Advances in deepfake technology such as the aforementioned will allow filmmakers to efficiently tell new stories that they initially could not due to technological constraints. While deepfakes prove themselves to be an asset to the entertainment industry, recent cases of criminal activity have attributed deepfakes as their modus operandi.
Under legal scrutiny
The malicious use of deepfakes has repercussions under current copyright law. Riana Pfefferkorn, a research scholar at the Stanford Internet Observatory, says that in the context of United States copyright law, one has to identify the perpetrator if they want to sue them for infringing on their work.

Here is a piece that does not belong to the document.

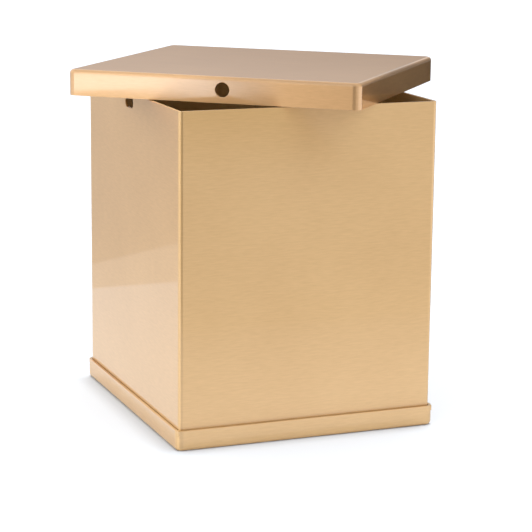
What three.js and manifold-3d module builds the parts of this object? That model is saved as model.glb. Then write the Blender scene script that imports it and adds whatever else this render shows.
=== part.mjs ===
// Cremation urn of brushed bronze sheet: a four-wall body standing in a folded base tray,
// with a folded lid that lies turned on the open rim.
// Millimetres, +Z up. The origin is the centre of the base's underside.
// X runs along the front wall, Y from the front wall to the back wall.
import * as THREE from 'three';
import { mergeVertices } from 'three/addons/utils/BufferGeometryUtils.js';
import Module from 'manifold-3d';

// Driving dimensions of the body
const bodyWidth = 149; // X, outside the left and right walls
const bodyDepth = 163; // Y, outside the front and back walls
const rimHeight = 183.3; // from the surface it stands on to the body's open rim
const sheet = 1.5; // thickness of the metal of every piece
const bodyBend = 2.4; // outside radius of the body's upright bends

// Screw holes, drilled straight through both side walls
const bodyHoleHeight = 6.5; // the body's holes are oblong, so that a screw finds the lid's hole
const bodyHoleLength = 14.4;
const bodyHoleOffset = 4.1; // behind the middle of the side wall
const lidHole = 7.9; // diameter of the lid's round holes
const lidHoleOffset = 6.9;
const rimMargin = 2; // metal left between the rim and the body's hole
const skirtMargin = 3.3; // metal left between the lid's hole and the skirt's lower edge

// Driving dimensions of the base and of the folds
const baseHeight = 11.4;
const trayFold = 2.2; // outside radius of the fold between a tray's flat face and its skirt
const leastBend = 0.4; // the sharpest inside corner that the sheet takes

// Play between pieces
const fitGap = 0.3; // around the body, inside the base and inside a seated lid
const restGap = 0.3; // between one piece and another that it rests on

// How the lid lies on the rim
const lidTurnDegrees = -130.7; // from its seated place
const lidShiftX = 1.7;
const lidShiftY = 2.8;

// The finish
const bodyColour = 0xd2ac78;
const lidColour = 0xc9a079;
const satin = 0.38;

// How finely round shapes are stepped
const bendSteps = 8; // a quarter bend
const foldSteps = 5;
const holeSteps = 16; // half a hole
const mergeDistance = 1e-5;

// Sizes worked out from the driving dimensions
const overlap = sheet + fitGap; // how far a tray's skirt stands outside the body's wall
const trayWidth = bodyWidth + 2 * overlap;
const trayDepth = bodyDepth + 2 * overlap;
const trayBend = bodyBend + overlap;
const bodyFoot = sheet + restGap; // the body stands on the base's floor
const wallHeight = rimHeight - bodyFoot;
const holeDrop = rimMargin + bodyHoleHeight / 2; // from the rim down to the hole's centre
const lidHoleHeight = skirtMargin + lidHole / 2; // from the skirt's lower edge up to the hole's centre
const lidHeight = lidHoleHeight + holeDrop + restGap + sheet; // so the holes line up on a seated lid
const reach = 10; // how far a cutting solid runs past the metal that it cuts

const wasm = await Module();
wasm.setup();

// A rectangle with round corners, centred on the origin. Straight sides join the arcs by themselves.
function roundedOutline(path, width, depth, radius) {
  const x = width / 2 - radius;
  const y = depth / 2 - radius;
  path.absarc(x, y, radius, 0, Math.PI / 2);
  path.absarc(-x, y, radius, Math.PI / 2, Math.PI);
  path.absarc(-x, -y, radius, Math.PI, 1.5 * Math.PI);
  path.absarc(x, -y, radius, 1.5 * Math.PI, 2 * Math.PI);
  return path;
}

function solidFrom(geometry) {
  const bare = geometry.clone();
  bare.deleteAttribute('normal');
  bare.deleteAttribute('uv');
  const merged = mergeVertices(bare, mergeDistance);
  const mesh = new wasm.Mesh({
    numProp: 3,
    vertProperties: merged.attributes.position.array,
    triVerts: Uint32Array.from(merged.index.array),
  });
  return new wasm.Manifold(mesh);
}

function geometryFrom(solid) {
  const mesh = solid.getMesh();
  const geometry = new THREE.BufferGeometry();
  geometry.setAttribute('position', new THREE.BufferAttribute(mesh.vertProperties, 3));
  geometry.setIndex(new THREE.BufferAttribute(mesh.triVerts, 1));
  geometry.computeVertexNormals();
  return geometry;
}

// A block with round upright corners and one folded end: its flat, folded face is at z = 0, and
// the block runs down to z = -height, where it is cut square.
function foldedBlock(width, depth, height, bend, fold) {
  const outline = roundedOutline(new THREE.Shape(), width, depth, bend);
  const rounding = Math.min(fold, bend - leastBend); // a fold is sharper than the bends it meets
  const block = new THREE.ExtrudeGeometry(outline, {
    depth: height + reach,
    curveSegments: bendSteps,
    bevelThickness: rounding,
    bevelSize: rounding,
    bevelOffset: -rounding,
    bevelSegments: foldSteps,
  });
  block.translate(0, 0, -height - reach - rounding);
  const cutter = new THREE.BoxGeometry(2 * width, 2 * depth, 2 * (reach + rounding));
  cutter.translate(0, 0, -height - reach - rounding);
  return solidFrom(block).subtract(solidFrom(cutter));
}

// A tray of sheet metal, open downwards: its top is at z = 0, and its skirt reaches down to -height.
function foldedTray(height) {
  const outer = foldedBlock(trayWidth, trayDepth, height, trayBend, trayFold);
  const hollow = foldedBlock(
    trayWidth - 2 * sheet,
    trayDepth - 2 * sheet,
    height + reach,
    trayBend - sheet,
    Math.max(trayFold - sheet, leastBend),
  );
  return outer.subtract(hollow.translate([0, 0, -sheet]));
}

// A drill through both side walls, along X: round, or oblong along Y where it is longer than high.
function drill(length, height, y, z) {
  const radius = height / 2;
  const outline = new THREE.Shape();
  if (length > height) {
    const straight = (length - height) / 2;
    outline.absarc(straight, 0, radius, -Math.PI / 2, Math.PI / 2);
    outline.absarc(-straight, 0, radius, Math.PI / 2, 1.5 * Math.PI);
  } else {
    outline.absarc(0, 0, radius, 0, 2 * Math.PI);
  }
  const bit = new THREE.ExtrudeGeometry(outline, {
    depth: trayWidth + 2 * reach,
    curveSegments: holeSteps,
    bevelEnabled: false,
  });
  bit.translate(0, 0, -trayWidth / 2 - reach);
  bit.rotateY(Math.PI / 2);
  bit.rotateX(Math.PI / 2);
  bit.translate(0, y, z);
  return solidFrom(bit);
}

function piece(name, solid, color) {
  const material = new THREE.MeshStandardMaterial({ color, roughness: satin, metalness: 1 });
  const mesh = new THREE.Mesh(geometryFrom(solid), material);
  mesh.name = name;
  return mesh;
}

// The body: a tube with round upright bends, and a hole through each side wall near the rim
function makeBody() {
  const outline = roundedOutline(new THREE.Shape(), bodyWidth, bodyDepth, bodyBend);
  const inside = roundedOutline(
    new THREE.Path(),
    bodyWidth - 2 * sheet,
    bodyDepth - 2 * sheet,
    Math.max(bodyBend - sheet, leastBend),
  );
  outline.holes.push(inside);
  const tube = new THREE.ExtrudeGeometry(outline, {
    depth: wallHeight,
    curveSegments: bendSteps,
    bevelEnabled: false,
  });
  const holes = drill(bodyHoleLength, bodyHoleHeight, bodyHoleOffset, wallHeight - holeDrop);
  const body = piece('body', solidFrom(tube).subtract(holes), bodyColour);
  body.position.z = bodyFoot;
  return body;
}

// The base: the tray turned over, its floor on the ground and its skirt standing up round the body
function makeBase() {
  const base = piece('base', foldedTray(baseHeight), bodyColour);
  base.rotation.x = Math.PI;
  return base;
}

// The lid: the tray with a hole in each of its two long sides
function makeLid() {
  const holes = drill(lidHole, lidHole, lidHoleOffset, lidHoleHeight - lidHeight);
  const lid = piece('lid', foldedTray(lidHeight).subtract(holes), lidColour);
  lid.position.set(lidShiftX, lidShiftY, rimHeight + restGap + lidHeight);
  lid.rotation.z = THREE.MathUtils.degToRad(lidTurnDegrees);
  return lid;
}

const urn = new THREE.Group();
urn.add(makeBody(), makeBase(), makeLid());

export default urn;
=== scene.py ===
# %% [markdown]
# # A cremation urn of brushed bronze sheet
#
# The urn is three pieces of folded sheet metal: a tall box without top or bottom, a shallow tray that
# it stands in, and a shallow cap that lies turned on the open rim. Nothing on it is carved or cast, so
# its looks come from three things that this lesson builds one after another: round bends that catch
# the light, thin walls with real cut edges, and a brushed metal under a clear coat that mirrors the
# room around it.
#
# The urn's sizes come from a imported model, the frame. Every length is in metres.

# %% Load the frame
import math

import bpy
from mathutils import Matrix, Vector


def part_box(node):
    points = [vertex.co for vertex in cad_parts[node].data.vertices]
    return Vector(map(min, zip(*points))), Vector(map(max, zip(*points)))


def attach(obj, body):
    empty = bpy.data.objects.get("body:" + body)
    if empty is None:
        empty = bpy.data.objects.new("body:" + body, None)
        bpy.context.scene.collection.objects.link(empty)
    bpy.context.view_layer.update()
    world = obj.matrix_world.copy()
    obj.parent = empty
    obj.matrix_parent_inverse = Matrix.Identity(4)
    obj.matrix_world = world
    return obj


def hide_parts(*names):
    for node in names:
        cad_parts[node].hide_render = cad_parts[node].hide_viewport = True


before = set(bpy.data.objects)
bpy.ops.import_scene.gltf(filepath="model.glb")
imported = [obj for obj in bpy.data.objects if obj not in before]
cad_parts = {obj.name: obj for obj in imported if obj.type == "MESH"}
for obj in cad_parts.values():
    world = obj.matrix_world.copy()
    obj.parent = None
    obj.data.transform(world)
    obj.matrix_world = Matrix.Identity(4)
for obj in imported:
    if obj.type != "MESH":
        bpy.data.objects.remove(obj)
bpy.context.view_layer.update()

mm = 0.001
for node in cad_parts:
    low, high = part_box(node)
    print(node, "is", [round((high[i] - low[i]) / mm, 1) for i in range(3)], "mm")

# %% [markdown]
# ## Sizes
#
# The frame gives each piece's box. What a box can't say, such as the thickness of the sheet and the
# roundness of its folds, is written here by name. The lid lies turned, so its box is larger than the
# lid: its own width and depth are the base's, because both trays are folded to fit the same body.

# %% Measure the pieces
body_low, body_high = (Vector(corner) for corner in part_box("body"))
base_low, base_high = (Vector(corner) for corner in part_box("base"))
lid_low, lid_high = (Vector(corner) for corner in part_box("lid"))

sheet = 1.5 * mm
fit_gap = (base_high.x - body_high.x) - sheet
body_bend = 2.4 * mm
tray_bend = body_bend + fit_gap + sheet
tray_fold = 2.2 * mm
tray_width = base_high.x - base_low.x
tray_depth = base_high.y - base_low.y
print("gap round the body", round(fit_gap / mm, 2), "mm")

# %% [markdown]
# ## The camera
#
# The photograph was taken from a low place in front and to the left, through a long lens. Its direction
# is written as two angles, how far it turns right and how far it looks down, and a slight roll.

# %% Place the camera
camera_place = Vector((-0.4018, -1.0241, 0.3151))
turn_right = math.radians(21.77)
look_down = math.radians(12.06)
roll = math.radians(0.61)
focal_pixels = 1937.8
image_pixels = 532

lens = bpy.data.cameras.new("camera")
lens.sensor_width = 36
lens.lens = focal_pixels / image_pixels * lens.sensor_width
camera = bpy.data.objects.new("camera", lens)
bpy.context.scene.collection.objects.link(camera)
camera.matrix_world = (
    Matrix.Translation(camera_place)
    @ Matrix.Rotation(-turn_right, 4, "Z")
    @ Matrix.Rotation(math.pi / 2 - look_down, 4, "X")
    @ Matrix.Rotation(roll, 4, "Z")
)
bpy.context.scene.camera = camera
print("lens", round(lens.lens, 1), "mm")

# %% [markdown]
# ## Working as by hand
#
# Bending sheet metal is easy to copy with a block: its upright edges are bevelled first, then the edges
# of its flat face, the open side is taken away, and a Solidify modifier gives the skin its thickness.
# An operator acts on whatever is selected, so each helper first deselects everything and then selects
# faces, edges or corners by where they are.

# %% Select by place
hair = 0.01 * mm  # places that are closer than this count as the same


def alone(piece):
    """Leaves edit mode and selects one piece and nothing else."""
    if bpy.context.object and bpy.context.object.mode != "OBJECT":
        bpy.ops.object.mode_set(mode="OBJECT")
    bpy.ops.object.select_all(action="DESELECT")
    piece.select_set(True)
    bpy.context.view_layer.objects.active = piece


def pick(piece, kind, wanted):
    """Selects the faces, edges or corners whose points are wanted, and goes to edit mode."""
    alone(piece)
    bpy.ops.object.mode_set(mode="EDIT")
    bpy.ops.mesh.select_mode(type=kind)
    bpy.ops.mesh.select_all(action="DESELECT")
    bpy.ops.object.mode_set(mode="OBJECT")
    mesh = piece.data
    count = 0
    for item in {"FACE": mesh.polygons, "EDGE": mesh.edges, "VERT": mesh.vertices}[kind]:
        corners = [item.index] if kind == "VERT" else item.vertices
        item.select = wanted([mesh.vertices[i].co for i in corners])
        count += item.select
    bpy.ops.object.mode_set(mode="EDIT")
    return count


def done():
    bpy.ops.object.mode_set(mode="OBJECT")


def level(points, height):
    return all(abs(p.z - height) < hair for p in points)


def upright(points):
    return not level(points, points[0].z) and (points[0] - points[1]).xy.length < hair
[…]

However, Pfefferkorn expounds that it may be difficult to distinguish how deepfakes are generated due to their use of already available images and videos. “It might be hard to tell just from watching a video whether a particular copyrighted image or video was used to generate the deepfake,” she clarifies.
Baillie notes that in Hollywood, future contracts will be implemented to clear up the extent to what people can do with likenesses.
On the misuse of the technology, he explains that malicious actors can use deepfakes to replicate political figures, while their use in entertainment brings about complications. Concerning this, a manipulated video of Barack Obama was released in April 2018—where he was seen using profane language against Donald Trump. This caused digital agitation among netizens—describing deepfakes as a “menace on the horizon.”
Getting out of hand
Another concerning way deepfakes can be abused is the transplantation of actresses’ faces onto the visages of women in pornographic videos without their consent.
Senate Resolution No. 188—a regulation that seeks a congressional investigation of deepfakes—aims to address this and other aspects of deepfake misuse. Its objectives encompass the monitoring of digital content manipulation which cannot be aided by technological solutionism—a term that technology denizen Evgeny Morozov coins as the solving of problems through technological innovation.
The Philippine National Police Anti-Cybercrime Group mandates that their personnel and the public should thoroughly comprehend deepfake technology by advising them to be media literate, use quality sources, and back their data up against ransomware. By following these, one can avoid being a victim of cybercrime.
Misinformation often ensues from the manipulation of deepfakes to depict scenarios that never happened. In 2019, an estimated 15,000 deepfake videos circulated the internet—contributing to the USD78-billion worth of damages caused by disinformation and fake news.
The danger when deepfakes intersect with disinformation is at its peak during political campaigns. For instance, former US President Donald Trump posted a deepfaked video of himself acknowledging his defeat to Joe Biden in the presidential elections. A doctored video of Ukrainian President Volodymyr Zelensky was likewise spread in March 2022—where he was seen telling his countrymen to concede to Russia.
Both incidents demonstrate the potential perils that deepfakes are capable of—stirring confusion among the public. To prevent this from escalating further, one must identify the authenticity of the information presented to them before delving deeper into its context.
Since deepfakes are easily exploited, Pfefferkorn holds that governments should monitor the creation of deepfakes. In Hollywood, the Screen Actors Guild and the American Federation of Television and Radio Artists are already convincing lawmakers to regulate the elimination of the non-consensual exploitation of actors in deepfakes—especially for pornography. Therefore, industries should be able to use deepfakes responsibly with the aid of government mandates.
When deepfakes cross the fine line from satire to misinformation, they can wreak havoc. With their deceptiveness, netizens may become victims to a technology that is yet to be fully regulated.